函數式編程
函數式編程,或稱函數程序設計、泛函編程(英語:Functional programming),是一種編程范型,它將電腦運算視為函數運算,並且避免使用程式狀態以及可變物件。
簡介
[編輯]在函數式編程中,函數是頭等對象即頭等函數,這意味着一個函數,既可以作為其它函數的輸入參數值,也可以從函數中返回值,被修改或者被分配給一個變量。λ演算是這種范型最重要的基礎,λ演算的函數可以接受函數作為輸入參數和輸出返回值。
比起指令式編程,函數式編程更加強調程序執行的結果而非執行的過程,倡導利用若干簡單的執行單元讓計算結果不斷漸進,逐層推導複雜的運算,而不是設計一個複雜的執行過程。
歷史
[編輯]阿隆佐·邱奇在1930年代開發的λ演算[1],是建造自函數應用的一種計算形式系統。在1937年,艾倫·圖靈證明了λ演算和圖靈機是等價的計算模型[2],展示了λ演算是圖靈完備性的。λ演算形成了所有函數式編程語言的基礎。另一種等價的理論公式化是組合子邏輯,它由Moses Schönfinkel和哈斯凱爾·柯里在1920年代和1930年代開發[3]。
邱奇後來又開發了簡單類型λ演算,它通過向所有的項指定一個類型而擴展了λ演算。[4]這個系統形成了靜態類型函數式編程的基礎。
於20世紀50年代後期,John McCarthy在麻省理工學院,開發了早期的函數式語言LISP,運行在大型IBM主機(IBM700/7000系列)上[5]。LISP的函數定義借鑑了邱奇的λ表示法[6],並擴展了標籤構造來允許遞歸函數[7]。最開始的LISP是多范型語言,並且隨着新的范型的發展,越來越多的編程風格得到了支持。後來發展出來的方言比如Scheme、Clojure,和分支語言比如Dylan等,試圖圍繞一個清晰的函數式核心,來得出簡化和理性化的LISP,而Common Lisp旨在保留並更新它所替代的各種更早先LISP方言的那些范型特徵。[8]
而於1956年發明的IPL語言,一般被認為是第一個基於計算機的函數式編程語言。[9] 它是一種用於操縱符號列表的匯編式語言。它有一個生成器的概念,相當於一個接受函數作為參數的函數,並且,由於它是匯編級語言,代碼可以是數據,因此IPL可以被視為具有高階函數。但是,它在很大程度上依賴於改變列表的結構和類似的指令式編程特徵。

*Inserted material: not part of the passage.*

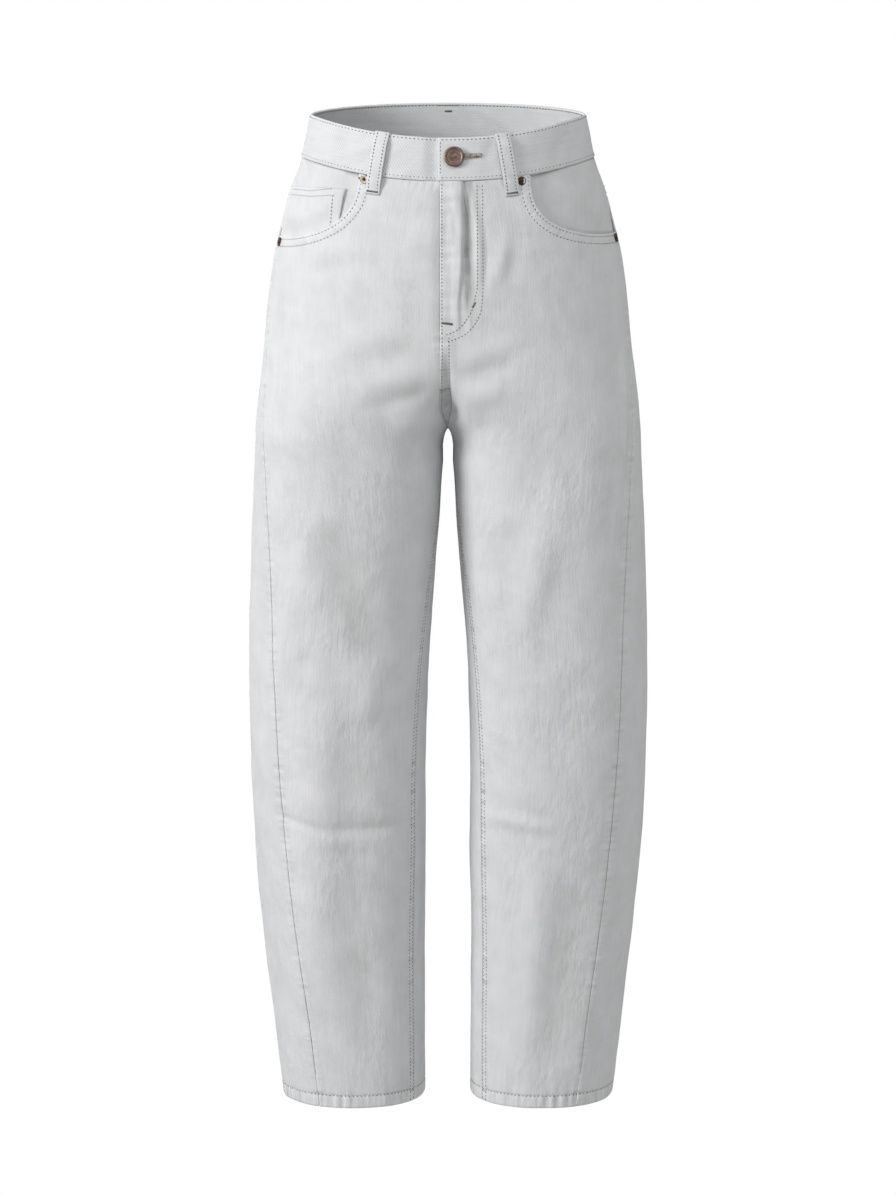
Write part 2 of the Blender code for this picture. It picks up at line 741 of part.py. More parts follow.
def build():
    pieces, cutters = fresh_scene()
    denim = material("pale_denim", PALE_DENIM)
    band_denim = material("band_denim", BAND_DENIM)
    button_metal = material("brown_brass", BROWN_BRASS, 0.45, 0.8)
    rivet_metal = material("old_brass", OLD_BRASS, 0.4, 0.9)
    tape = material("zip_tape", ZIP_GREY)

    for side, hand in ((1, "left"), (-1, "right")):
        front_panel(side, f"front_{hand}", denim, pieces)
        back_panel(side, f"back_{hand}", denim, pieces)
        back_yoke(side, f"back_yoke_{hand}", denim, pieces)
        back_pocket(side, f"back_pocket_{hand}", denim, pieces)
        pocket_facing(side, f"pocket_facing_{hand}", denim, pieces)
        loop_top = FRONT_LOOP_TOP[side]
        belt_loop(side, loop_top, FRONT_LOOP_LEAN, f"belt_loop_front_{hand}", band_denim, pieces)
        name, loop_top = f"belt_loop_back_{hand}", BACK_LOOP_FROM_CENTRE
        belt_loop(side, loop_top, BACK_LOOP_LEAN, name, band_denim, pieces, from_back=True)
        front_level = BAND_SEAM - RIVET_RADIUS - SEAM_GAP
        front_reach = FRONT_RIVET_REACH[side]
        rivet(f"rivet_front_{hand}", side, front_reach, front_level, SEAM_GAP, rivet_metal, pieces)
        side_level = BAND_SEAM - POCKET_DEPTH[side] - RIVET_RADIUS - RIVET_BELOW_POCKET
        side_reach = ring_at(side_level).side_reach - SIDE_RIVET_FROM_SEAM
        rivet(f"rivet_side_{hand}", side, side_reach, side_level, SEAM_GAP, rivet_metal, pieces)
    coin_pocket(-1, "coin_pocket", denim, pieces)

    band = waistband("waistband", band_denim, pieces)
    cut_buttonhole(band, cutters)
    belt_loop(1, 0.0, 0.0, "belt_loop_back_centre", band_denim, pieces, from_back=True)

    zip_levels = np.linspace(BAND_SEAM - 3, FLY_END_LEVEL + 3, 6)
    behind_fly("zip", np.linspace(-20, 16, 5), zip_levels, -UNDER_LAYER, tape, pieces)
    shield_levels = np.linspace(BAND_SEAM - 3, FLY_END_LEVEL - 5, 6)
    shield_reaches = np.linspace(-FLY_WIDTH, 20, 7)
    behind_fly("fly_shield", shield_reaches, shield_levels, -2 * UNDER_LAYER, denim, pieces)
    waist_button(button_metal, pieces)


build()
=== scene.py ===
# %% [markdown]
# # Barrel leg trousers in pale denim
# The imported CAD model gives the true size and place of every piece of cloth. This notebook makes the same
# pieces again at a tailor's scale: folds, puckered seams, stitches and metal. First the frame is loaded, and each
# piece's place is baked into its mesh.

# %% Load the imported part
import math
from collections import namedtuple

import bpy
import numpy as np
from mathutils import Matrix, Vector


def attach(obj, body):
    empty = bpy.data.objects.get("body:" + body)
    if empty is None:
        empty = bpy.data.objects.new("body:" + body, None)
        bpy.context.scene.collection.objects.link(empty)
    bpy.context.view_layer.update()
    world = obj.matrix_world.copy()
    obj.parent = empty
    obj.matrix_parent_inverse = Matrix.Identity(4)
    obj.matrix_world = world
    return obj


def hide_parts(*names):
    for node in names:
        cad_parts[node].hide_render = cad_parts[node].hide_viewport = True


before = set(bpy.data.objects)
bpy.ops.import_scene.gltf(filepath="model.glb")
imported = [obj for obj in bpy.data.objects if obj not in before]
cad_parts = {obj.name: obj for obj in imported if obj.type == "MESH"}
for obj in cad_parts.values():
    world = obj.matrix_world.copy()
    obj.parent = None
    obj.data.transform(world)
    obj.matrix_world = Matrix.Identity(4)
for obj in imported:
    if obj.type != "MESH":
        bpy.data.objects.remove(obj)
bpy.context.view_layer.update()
MM = 0.001

# %% [markdown]
# ## The skin that all the cloth is cut from
# Worn trousers are two tubes that meet at the seat. Each level of a tube is a squarish oval, so a short table
# of ovals and a smooth curve through it give the whole bowed shape. The same table is in the part's source,
# so the fine cloth lies exactly on the coarse solids. Sizes are millimetres: level is the height below the
# band's top edge, and reach is the distance round from the front centre (lower down, from the inseam).

# %% The measured ovals
Section = namedtuple("Section", "level outer centre front back middle squareness")
SECTIONS = tuple(Section(*row) for row in (
    (10, 131, 0, 89, 86, 0, 2.12),
    (0, 134, 0, 91, 88, 0, 2.12),
    (-41, 143, 0, 98, 96, 0, 2.15),
    (-87, 158.5, 0, 104, 107, 0, 2.2),
    (-132, 169.5, 0, 107, 116, 0, 2.25),
    (-180, 176.5, 1, 108, 122, 0, 2.3),
    (-215, 180, 12, 107.5, 123, 0, 2.35),
    (-250, 184, 50, 105.5, 122, 0, 2.4),
    (-280, 187.5, 80, 103, 119.5, 1, 2.5),
    (-308, 190, 95.1, 100, 116, 2, 2.55),
    (-345, 192.3, 98.7, 96.5, 111, 3, 2.45),
    (-400, 195.5, 102, 92, 104.5, 4, 2.32),
    (-470, 198, 106, 87.5, 97, 6, 2.22),
    (-560, 199.6, 109.7, 83, 89, 8, 2.18),
    (-650, 198.4, 110.2, 79, 83, 9, 2.18),
    (-740, 194, 108, 75, 77, 10, 2.18),
    (-830, 186.5, 104.8, 71, 72, 10, 2.18),
    (-910, 177, 100, 69, 67, 9, 2.18),
    (-989, 168, 95.6, 70, 63, 7, 2.18),
))
Turn = namedtuple("Turn", "level degrees")
SIDE_SEAM = tuple(Turn(*row) for row in (
    (10, 4), (-41, 5), (-150, 8), (-220, 13), (-270, 22), (-340, 33), (-430, 42),
    (-540, 48), (-650, 52), (-740, 55), (-830, 59), (-910, 62), (-989, 64)))
INSEAM = tuple(Turn(*row) for row in ((-308, 0), (-380, 8), (-460, 18), (-600, 27), (-760, 31), (-989, 33)))
BAND_HEIGHT, SEAT_LEVEL, CROTCH_LEVEL, THIGH_LEVEL, HEM_LEVEL = 41.0, -204.0, -308.0, -440.0, -989.0
SEAM_GAP, CENTRE_GAP = 0.3, 0.2
BAND_SEAM = -BAND_HEIGHT - SEAM_GAP
FRONT_DIP, BACK_RISE, TIP_ENDS_LEVEL = 20.0, 9.0, -210.0
print(len(SECTIONS), "ovals from the waist to the hem")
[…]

在1960年代早期,Kenneth E. Iverson開發了APL語言,在他1962年出版的《A Programming Language》一書中對其有所介紹。[10]APL對John Backus的FP語言施加了巨大的影響。在20世紀90年代早期,Iverson和Roger Hui創造了J語言。在20世紀90年代中期,以前曾與Iverson合作過的Arthur Whitney創建了K語言,後者在金融行業中與其衍生出來的Q語言一起被商業化使用。
1977年John Backus在他的圖靈獎頒獎演講《編程可以從馮·諾依曼式風格中解放出來嗎?一種函數式風格及其程序代數》中,展示了他提出的FP[11]。他將函數式編程定義為通過「組合形式」以分層方式構建,允許「程序代數」; 在現代語言中,這意味着函數式程序應遵循複合性原理。Backus的論文推廣了函數式編程的研究,雖然它強調的是函數級編程而不是現在所說的λ演算風格。

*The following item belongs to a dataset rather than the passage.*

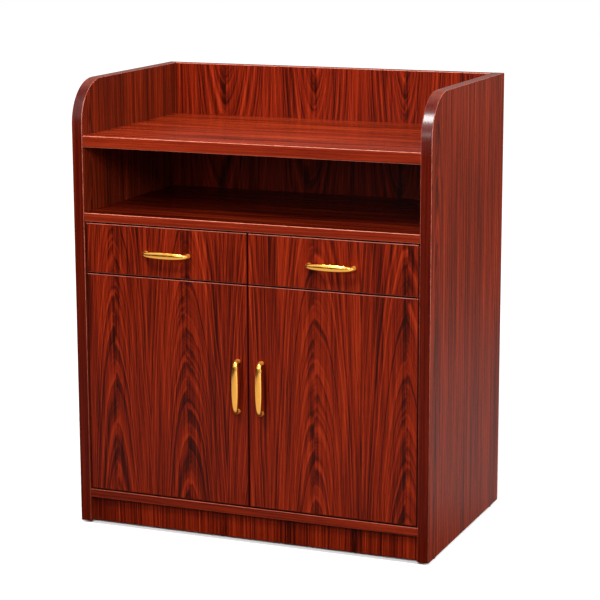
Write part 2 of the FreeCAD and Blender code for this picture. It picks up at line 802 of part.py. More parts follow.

1973年愛丁堡大學的Robin Milner發明了ML語言,它的語法受到了ISWIM的啟發。同年,David Turner在聖安德魯斯大學開發了SASL語言,它基於了ISWIM的應用式子集[12]。在1976年,Turner重新設計並重新實現它為惰性求值語言[13]。在20世紀70年代的愛丁堡,Rod Burstall和John Darlington開發了NPL語言。[14] NPL基於Kleene的遞歸方程,並在他們的程序轉換工作中首次引入。[15] 然後Rod Burstall、David MacQueen和Don Sannella結合了來自ML的多態類型檢查,從NPL派生出了Hope語言。[16]ML最終發展成幾種語言,其中最常見的是OCaml和Standard ML。
在1970年代,Guy L. Steele和Gerald Jay Sussman開發了Scheme,如有影響力的「λ論文集」和經典的1985年教科書《計算機程序的構造和解釋》中所描述的那樣。Scheme是使用詞法作用域和尾調用優化的第一個Lisp方言,將函數式編程的影響力提升到更廣泛的範圍,讓更多的編程語言社區接觸到它們。

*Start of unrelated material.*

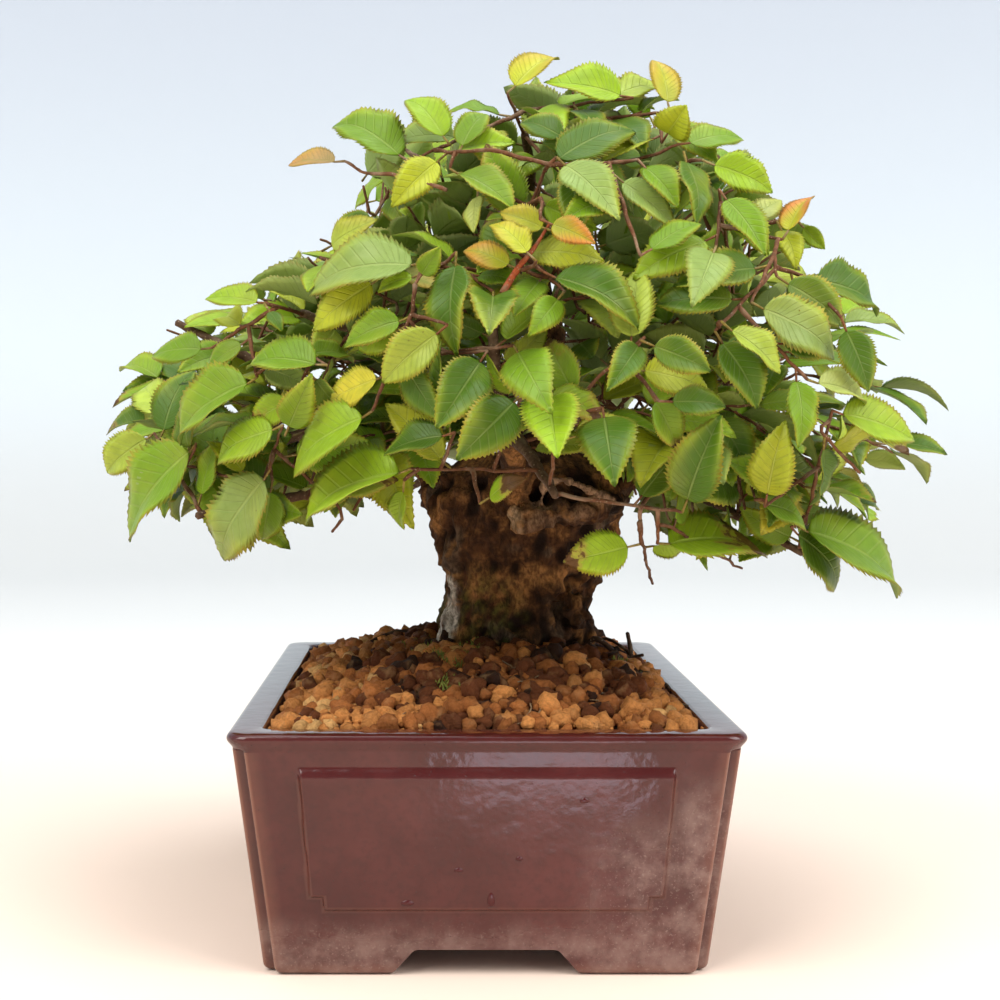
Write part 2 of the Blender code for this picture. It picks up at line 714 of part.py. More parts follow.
def build_soil(parts, helpers):
    rng = random.Random(SEED)
    half_x, half_y = inner_half(SOIL_EDGE, FIT_GAP)
    bottom = FLOOR_TOP + FIT_GAP
    floor_x, floor_y = inner_half(bottom, FIT_GAP)
    bm = bmesh.new()
    rows = []
    for row in range(GRAIN_ROWS + 1):
        rows.append([bm.verts.new(point) for point in soil_row(row, half_x, half_y, rng)])
    for lower, upper in zip(rows, rows[1:]):
        stitch_rows(bm, lower, upper)
    rim = rows[0] + [row[-1] for row in rows[1:-1]] + rows[-1][::-1] + [row[0] for row in rows[-2:0:-1]]
    scale_x, scale_y = floor_x / half_x, floor_y / half_y
    foot = [bm.verts.new((vert.co.x * scale_x, vert.co.y * scale_y, bottom)) for vert in rim]
    for i in range(len(rim)):
        after = (i + 1) % len(rim)
        bm.faces.new((foot[i], foot[after], rim[after], rim[i]))
    bm.faces.new(foot[::-1])
    soil = add_mesh("soil", mesh_of(bm, "soil"), parts)
    stations = [station for station in TRUNK_STATIONS if station[0] <= 95]
    rings = [trunk_ring(*station, grow=FIT_GAP * 1000) for station in stations]
    lowest = [point - mm(0, 0, 1) for point in rings[0]]
    loft("trunk_hole", [lowest] + rings, helpers)
    pocket = (MESH_SIZE + 2 * FIT_GAP, MESH_SIZE + 2 * FIT_GAP, 2 * (MESH_THICKNESS + REST_GAP + FIT_GAP))
    for name, y in (("pocket_front", -DRAIN_OFFSET), ("pocket_back", DRAIN_OFFSET)):
        box(name, (0.0, y, FLOOR_TOP), pocket, helpers)
    combine(soil, helpers, "DIFFERENCE")
    finish_piece(soil, new_material("akadama_soil", (0.27, 0.13, 0.055), 0.95))


# Trunk


def trunk_ring(height, left, right, half_depth, grow=0.0):
    """One ring of the trunk with its lengthwise ridges. The measures are in millimetres."""
    points = []
    for step in range(TRUNK_SIDES):
        turn = 2 * math.pi * step / TRUNK_SIDES
        ridge = 1.0 + 0.045 * math.sin(3 * turn + height / 11)
        ridge += 0.04 * math.sin(5 * turn - height / 17 + 1.0)
        ridge += 0.03 * math.sin(8 * turn + height / 23)
        x = (left + right) / 2 + ((right - left) / 2 * ridge + grow) * math.cos(turn)
        y = (half_depth * ridge + grow) * math.sin(turn)
        points.append(mm(x, y, height))
    return points


def scaffold_stem(points):
    return Stem("trunk", [mm(*point) for point in points], SCAFFOLD_RADII[: len(points)])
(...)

在1980年代,佩爾·馬丁-洛夫開發了直覺類型論(也稱為構造類型論),它將函數式編程與表現為依賴類型的數學證明聯繫起來。這導致了交互式定理證明的新方法的產生,並影響了後續的函數式編程語言的發展。
在1985年David Turner開發的惰性求值函數式語言Miranda出現,它採用了來自ML與Hope語言的概念,作為他先前所設計的SASL和KRC語言的後繼者。Miranda對後來的Haskell有很強的影響,由於它當時是專有軟件,所以Haskell社區於1987年開始達成共識,以形成函數式編程研究的開放標準,對標準的實現自1990年以來一直在進行中。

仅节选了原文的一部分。